How Disasters Are Declared

A major disaster could result from a hurricane, earthquake, flood, tornado or major fire.

The event must be clearly more than state or local governments can handle alone.

The President determines what warrants supplemental federal aid - here's how it goes:

A major disaster declaration usually follows these steps:

  1. Local government responds, supplemented by neighboring communities and volunteer agencies. If overwhelmed, they turn to the state for assistance;
  2. The state responds with state resources, such as the National Guard and other state agencies;
  3. At this time, damage assessment is done by local, state, federal, and volunteer organizations determines losses and recovery needs;
  4. If warranted, a major disaster declaration is requested by the governor, based on the damage assessment, and an agreement to commit state funds and resources to the long-term recovery;
  5. The Federal Emergency Management Agency (FEMA) evaluates the request and recommends action to the White House based on the disaster, the local community and the state's ability to recover;
  6. The President approves the request or FEMA informs the governor it has been denied. This decision process could take a few hours or several weeks, depending on the nature of the disaster.
  7. If there is a Federal disaster declaration, a telephone "hotline" will often be publicized to provide information about public, private, and voluntary agency programs to help disaster recovery efforts.

Additional Info

- When a disaster is declared, funding comes from the President's Disaster Relief Fund, which is managed by FEMA, and disaster aid programs of other participating federal agencies.

- A Presidential Major Disaster Declaration puts into motion long-term federal recovery programs, some of which are matched by state programs, and designed to help disaster victims, businesses and public entities.
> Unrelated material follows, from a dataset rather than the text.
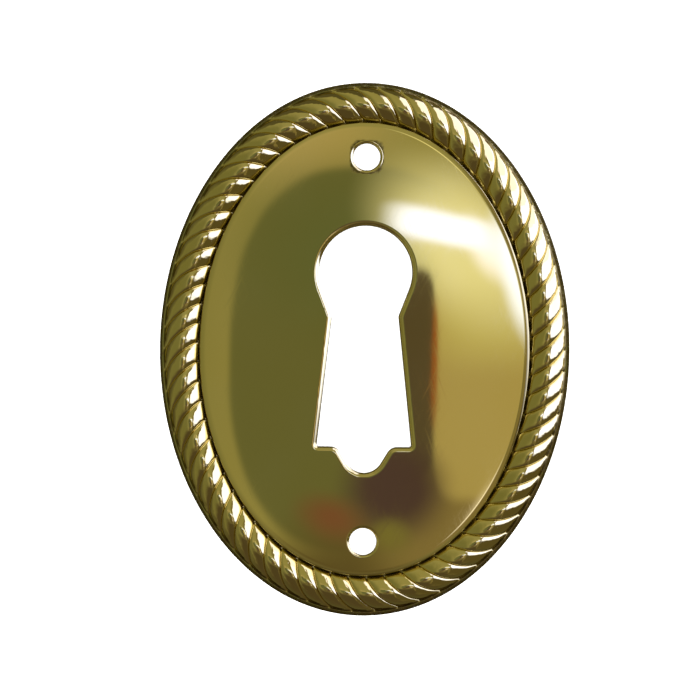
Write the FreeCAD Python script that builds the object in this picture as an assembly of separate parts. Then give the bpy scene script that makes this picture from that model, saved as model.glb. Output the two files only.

Flooding: When a catastrophe hits resulting in a significant number of flood claims, FEMA may establish several types of temporary field offices (primarily for insurance companies, agents, and adjusters) to coordinate flood insurance claims effectively and efficiently. The Mitigation Division has also established the National Flood Insurance Program (NFIP) Catastrophe Hotline (1-800-316-4806), which will provide up-to-date information regarding Flood Response Office location(s), Claims Coordinating Office location(s), and other pertinent information.


Think in terms of weeks and months, not hours or days, when making recovery plans.